ENCINITAS — Residents of the Olivenhain community in Encinitas believe the latest fire evacuation plan is a step in the right direction after years of unsatisfactory reports.
“I think you’ve taken a fresh approach very different than your previous administration,” said Councilmember Bruce Ehlers, who represents Olivenhain and has lived there for decades. “I see huge improvements in this report.
Olivenhain covers five square miles, with roughly 6,200 residents and 380 horses in 2,300 housing units, according to Encintias Fire Capt. Josh Gordon, who presented the new plan.
CalFire deems the area a very high fire hazard severity zone, and residents take fire preparedness seriously. Some longtime residents remember feeling ill-prepared for the Harmony Fire in 1996, which was headed toward Olivenhain before the wind changed its course.
Olivenhain resident Camille Perkins held up melted relics from the Harmony Fire: a piece of aluminum that melts at 1,200 degrees Fahrenheit and a piece of glass that melts between 2,600 and 2,800 degrees Fahrenheit.
“Everything burns when it’s hot enough,” Perkins said.
Encinitas Boulevard Apartments, nicknamed the Goodson Project, will replace two single-family homes and a residential care facility with 250 apartments, adding to the population in the area. This large apartment project, coupled with past fires, such as the Witch Creek Fire in 2007, Cocos Fire in 2014, Poinsettia Fire in 2014, and Bernardo Fire in 2014, made an effective evacuation plan all the more important.
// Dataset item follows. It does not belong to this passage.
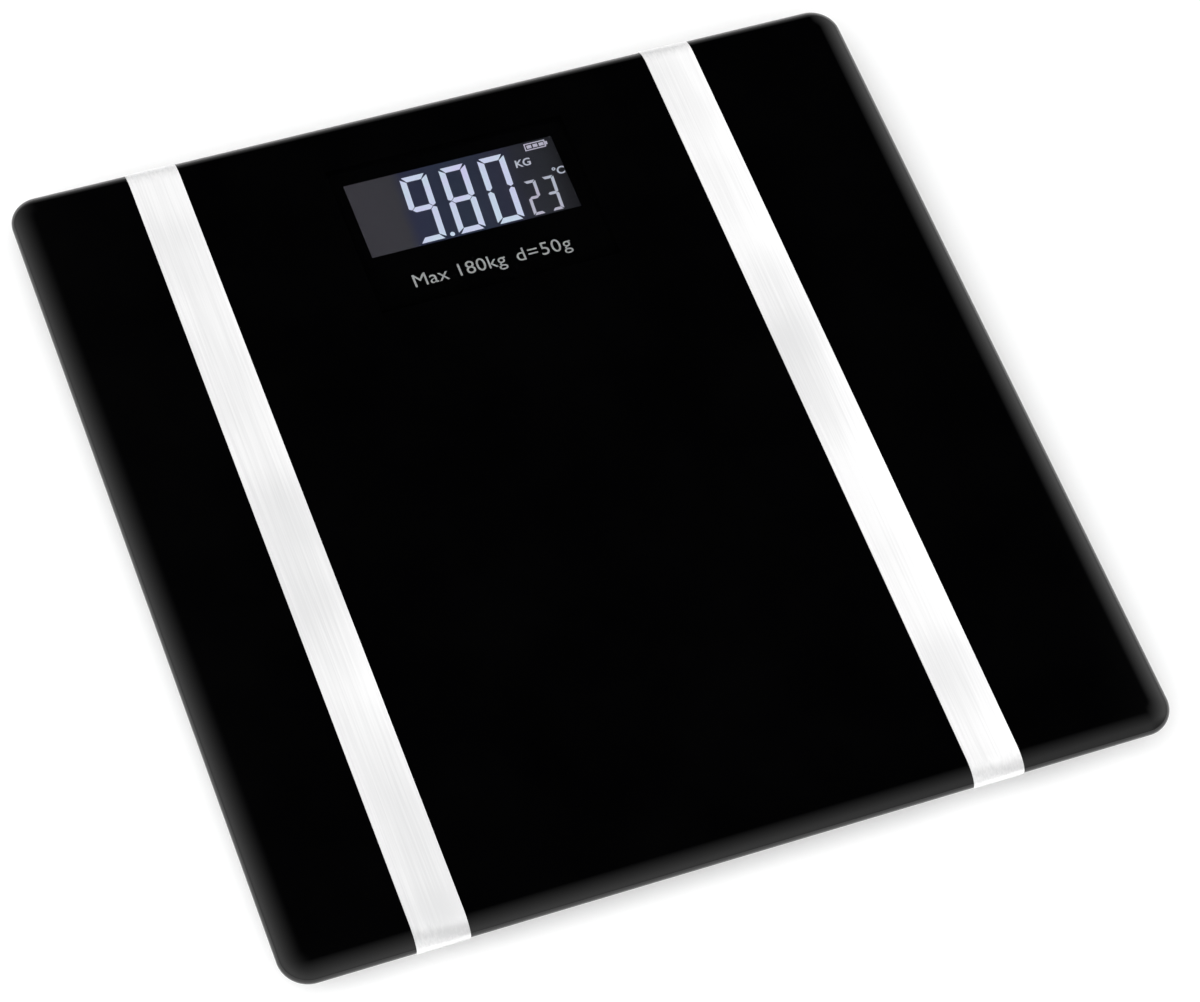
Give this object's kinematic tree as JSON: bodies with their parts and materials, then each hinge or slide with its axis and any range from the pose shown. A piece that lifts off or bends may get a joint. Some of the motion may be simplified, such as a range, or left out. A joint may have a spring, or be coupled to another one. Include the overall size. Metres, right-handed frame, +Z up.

The new plan splits the Olivenhain area into five zones.
The fire department collaborated with the county to use a software called Zone Haven to help residents identify which zone they are in and allow staff to run drills to see how a potential fire might behave.
As for the routes themselves, former plans did not use Encinitas Boulevard to evacuate, which residents said was a missed opportunity. Gordon agreed, and the new plan includes Encinitas Boulevard and will work with the sheriff’s department to direct traffic in the direction of greatest need.
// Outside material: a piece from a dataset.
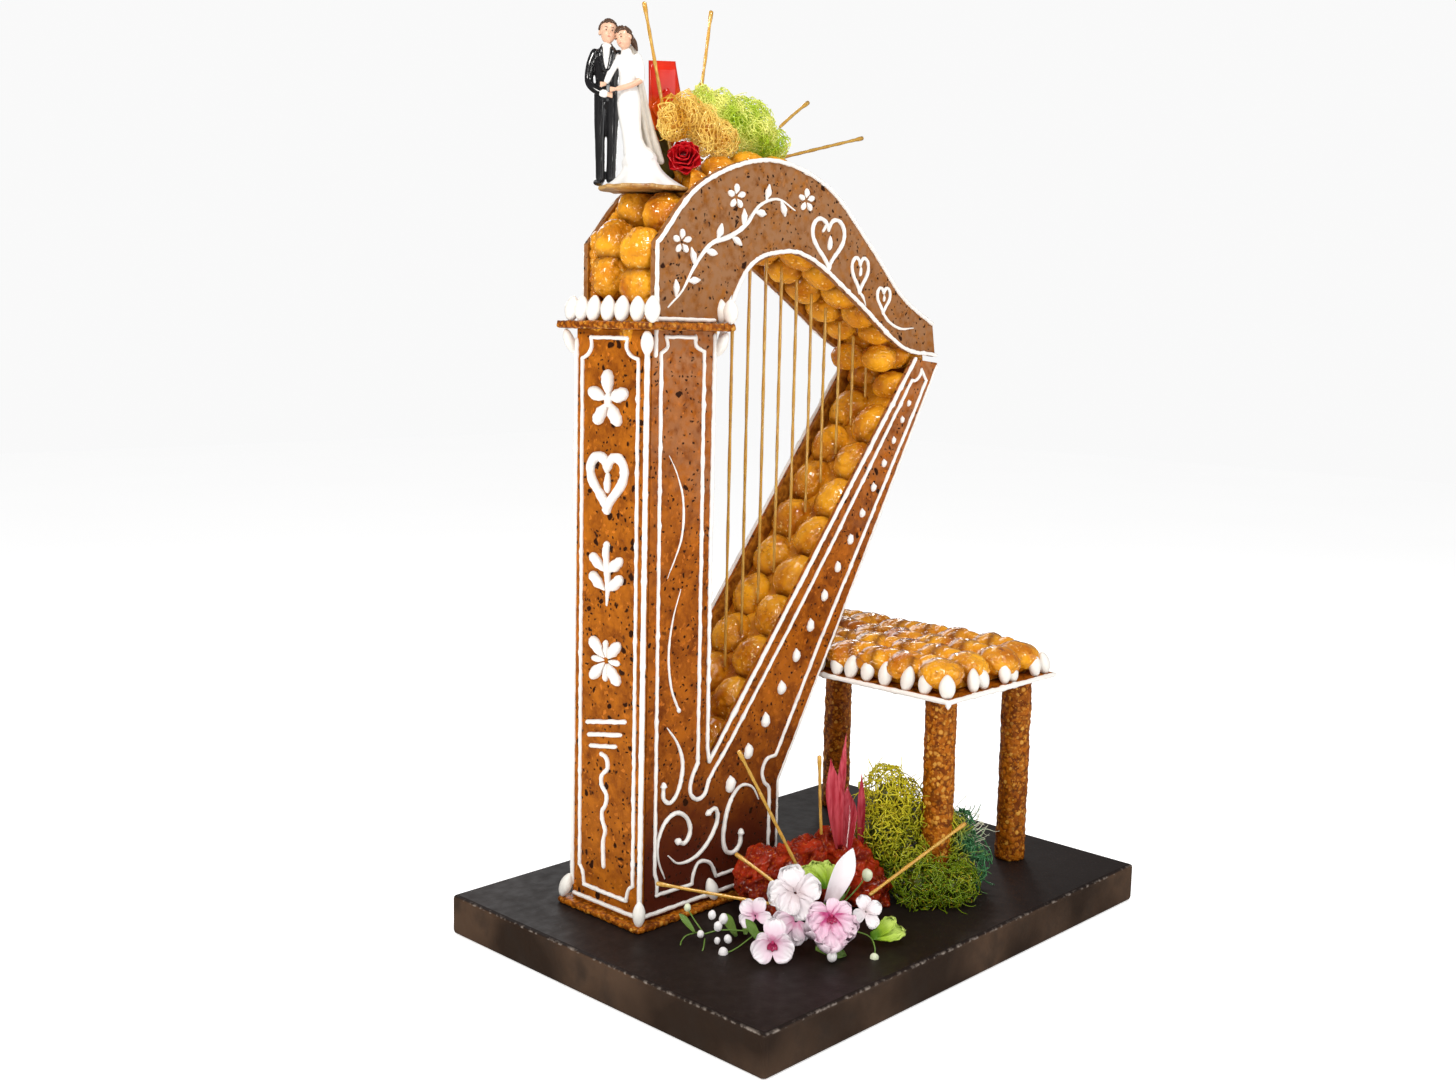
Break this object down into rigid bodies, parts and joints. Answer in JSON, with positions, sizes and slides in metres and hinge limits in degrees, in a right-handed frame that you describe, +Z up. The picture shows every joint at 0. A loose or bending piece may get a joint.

Additional alternative routes like Avenida La Posta are also included in the new plan.
Taking the area’s narrow roads and high concentration of livestock into account, the department can add an additional two hours to the estimated evacuation clearance time, currently set at five to six hours, if the time is available.
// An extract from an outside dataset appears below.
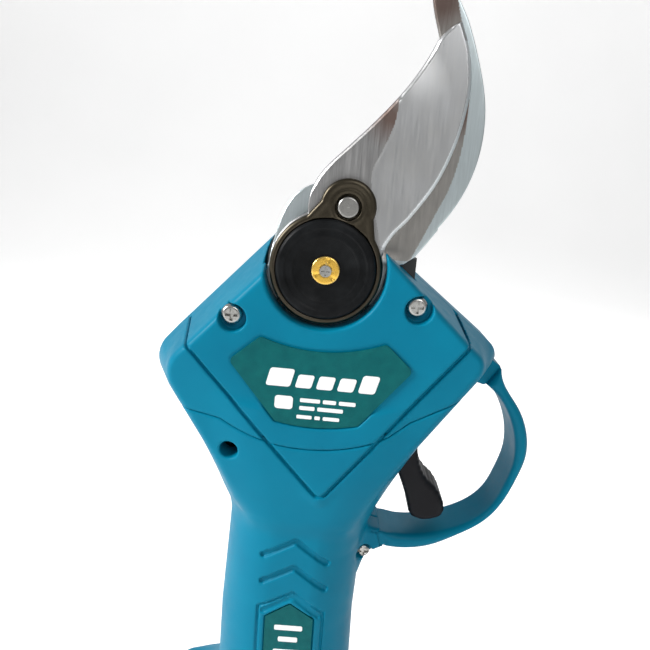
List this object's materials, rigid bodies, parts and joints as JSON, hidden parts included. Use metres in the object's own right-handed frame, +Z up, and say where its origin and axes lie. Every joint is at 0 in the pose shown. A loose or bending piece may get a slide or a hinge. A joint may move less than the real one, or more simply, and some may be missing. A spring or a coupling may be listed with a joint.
{
  "type": "battery electric pruner",
  "caption": "Cordless one-handed bypass pruner: teal shell, curved cutting blade over a fixed hook, lever trigger in a guard loop, slide-on battery foot.",
  "frame": {"origin": "on the flat underside of the battery, under the handle's axis and on the parting plane of the two shells", "axes": "+Z up the handle towards the blade tips, +X towards the trigger, -Y out of the label side"},
  "size_m": [0.1243, 0.0753, 0.327],
  "materials": {
    "teal_shell": "moulded teal plastic, semi-gloss",
    "teal_guard": "moulded teal plastic, semi-gloss",
    "label_film": "printed dark teal film",
    "screw_chrome": "bright plated screws",
    "black_aluminium": "black anodised casting",
    "blade_steel": "ground steel",
    "bronze_carrier": "dark bronze-brown sintered part",
    "bearing_steel": "machined steel",
    "bush_bronze": "sintered bronze",
    "cap_black": "black satin plastic",
    "brass": "turned brass",
    "motor_steel": "zinc-plated steel",
    "stator_iron": "laminated iron with windings",
    "wire_red": "silicone-covered wire",
    "board_green": "glass-fibre circuit board",
    "component_black": "moulded components",
    "trigger_black": "black glass-filled nylon",
    "magnet": "plated magnet",
    "spring_steel": "spring wire",
    "battery_black": "black plastic",
    "cell_sleeve": "cell sleeves",
    "copper": "plated copper contacts"
  },
  "bodies": {
    "housing": {"head_front_cover": "teal_shell", "head_rear_cover": "teal_shell", "handle_front_shell": "teal_shell", "handle_rear_shell": "teal_shell", "trigger_guard": "teal_guard", "head_label": "label_film", "handle_label": "label_film", "cover_screws": "screw_chrome", "handle_screws": "screw_chrome", "gear_case": "black_aluminium", "gear_case_cover": "black_aluminium", "gear_case_screws": "screw_chrome", "fixed_blade": "blade_steel", "fixed_blade_bolts": "screw_chrome", "spindle_bushes": "bush_bronze", "shaft_bushes": "bush_bronze", "ring_gear": "bearing_steel", "motor_can": "motor_steel", "motor_end_bell": "motor_steel", "motor_stator": "stator_iron", "motor_wires": "wire_red", "control_board": "board_green", "board_components": "component_black", "trigger_pin": "bearing_steel", "trigger_spring": "spring_steel", "trigger_sensor_board": "board_green", "power_switch": "component_black", "terminal_block": "battery_black", "contact_blades": "copper", "battery_wires": "wire_red"},
    "blade_group": {"moving_blade": "blade_steel", "blade_carrier": "bronze_carrier", "drive_pin": "bearing_steel", "spindle": "bearing_steel", "spindle_nut": "bearing_steel", "dust_cap": "cap_black", "brass_washer": "brass", "cap_screw": "screw_chrome", "drive_sector": "bearing_steel"},
    "output_group": {"output_shaft": "bearing_steel"},
    "first_carrier_group": {"first_stage_carrier": "bearing_steel"},
    "rotor_group": {"motor_rotor": "motor_steel"},
    "trigger_group": {"trigger_lever": "trigger_black", "trigger_magnet": "magnet"},
    "power_button_group": {"power_button": "trigger_black"},
    "battery_pack": {"battery_lower_case": "battery_black", "battery_upper_case": "battery_black", "battery_screws": "screw_chrome", "battery_cells": "cell_sleeve", "cell_holder": "battery_black", "battery_board": "board_green", "battery_label": "label_film", "release_spring": "spring_steel"},
    "release_button_group": {"release_button": "battery_black"},
    "first_stage_planet_1_group": {"first_stage_planet_1": "bearing_steel"},
    "first_stage_planet_2_group": {"first_stage_planet_2": "bearing_steel"},
    "first_stage_planet_3_group": {"first_stage_planet_3": "bearing_steel"},
    "second_stage_planet_1_group": {"second_stage_planet_1": "bearing_steel"},
    "second_stage_planet_2_group": {"second_stage_planet_2": "bearing_steel"},
    "second_stage_planet_3_group": {"second_stage_planet_3": "bearing_steel"}
  },
  "joints": [
    {"name": "blade_open", "type": "hinge", "parent": "housing", "child": "blade_group", "pos_m": [0.0052, 0, 0.251], "axis": [0, -1, 0], "range_deg": [0, 42]},
    {"name": "output_spin", "type": "hinge", "parent": "housing", "child": "output_group", "pos_m": [0.0052, 0, 0.2], "axis": [0, 0, 1], "range_deg": [0, 168]},
    {"name": "first_carrier_spin", "type": "hinge", "parent": "housing", "child": "first_carrier_group", "pos_m": [0.0052, 0, 0.16], "axis": [0, 0, 1], "range_deg": [0, 756]},
    {"name": "rotor_spin", "type": "hinge", "parent": "housing", "child": "rotor_group", "pos_m": [0.0052, 0, 0.13], "axis": [0, 0, 1], "range_deg": [0, 3402]},
    {"name": "second_stage_planet_1_spin", "type": "hinge", "parent": "output_group", "child": "second_stage_planet_1_group", "pos_m": [0.0052, 0.0081, 0.17], "axis": [0, 0, 1], "range_deg": [-470.4, 0]},
    {"name": "first_stage_planet_1_spin", "type": "hinge", "parent": "first_carrier_group", "child": "first_stage_planet_1_group", "pos_m": [0.0052, 0.0081, 0.156], "axis": [0, 0, 1], "range_deg": [-2116.8, 0]},
    {"name": "second_stage_planet_2_spin", "type": "hinge", "parent": "output_group", "child": "second_stage_planet_2_group", "pos_m": [-0.00181, -0.00405, 0.17], "axis": [0, 0, 1], "range_deg": [-470.4, 0]},
    {"name": "first_stage_planet_2_spin", "type": "hinge", "parent": "first_carrier_group", "child": "first_stage_planet_2_group", "pos_m": [-0.00181, -0.00405, 0.156], "axis": [0, 0, 1], "range_deg": [-2116.8, 0]},
    {"name": "second_stage_planet_3_spin", "type": "hinge", "parent": "output_group", "child": "second_stage_planet_3_group", "pos_m": [0.01221, -0.00405, 0.17], "axis": [0, 0, 1], "range_deg": [-470.4, 0]},
    {"name": "first_stage_planet_3_spin", "type": "hinge", "parent": "first_carrier_group", "child": "first_stage_planet_3_group", "pos_m": [0.01221, -0.00405, 0.156], "axis": [0, 0, 1], "range_deg": [-2116.8, 0]},
    {"name": "trigger_pull", "type": "hinge", "parent": "housing", "child": "trigger_group", "pos_m": [0.036, 0, 0.202], "axis": [0, 1, 0], "range_deg": [0, 12], "stiffness_Nm_per_rad": 2, "deforming": ["trigger_spring"]},
    {"name": "power_button_press", "type": "slide", "parent": "housing", "child": "power_button_group", "axis": [0, 1, 0], "range_m": [0, 0.0015], "stiffness_N_per_m": 600},
    {"name": "battery_slide", "type": "slide", "parent": "housing", "child": "battery_pack", "axis": [1, 0, 0], "range_m": [0, 0.09]},
    {"name": "release_press", "type": "slide", "parent": "battery_pack", "child": "release_button_group", "axis": [0, 0, -1], "range_m": [0, 0.0025], "stiffness_N_per_m": 900, "deforming": ["release_spring"]}
  ],
  "couplings": [
    {"joint": "output_spin", "follows": "blade_open", "ratio": 4},
    {"joint": "first_carrier_spin", "follows": "blade_open", "ratio": 18},
    {"joint": "rotor_spin", "follows": "blade_open", "ratio": 81},
    {"joint": "second_stage_planet_1_spin", "follows": "blade_open", "ratio": -11.2},
    {"joint": "first_stage_planet_1_spin", "follows": "blade_open", "ratio": -50.4},
    {"joint": "second_stage_planet_2_spin", "follows": "blade_open", "ratio": -11.2},
    {"joint": "first_stage_planet_2_spin", "follows": "blade_open", "ratio": -50.4},
    {"joint": "second_stage_planet_3_spin", "follows": "blade_open", "ratio": -11.2},
    {"joint": "first_stage_planet_3_spin", "follows": "blade_open", "ratio": -50.4}
  ]
}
The evacuation clearance time is an estimate of how long it would take for every resident to get to safety in case of an emergency. The greater evacuation clearance time can help with early communication to the community.
“When I can activate or declare an emergency and have evacuation warnings and orders early, that opens up the San Juan County Fairgrounds, which now is a destination that we can take horses to immediately,” Gordon said.
While residents were pleased with the updates, some still called for a fully stocked firehouse in Olivenhain. Fire Station 6 on Rancho Santa Fe Road is the closest to Olivenhain, and it is the only one in Encinitas without a large fire engine or truck.
“We needed increased improvements before the Goodson project, but now it’s even more critical,” said resident Susanne Klausenstock.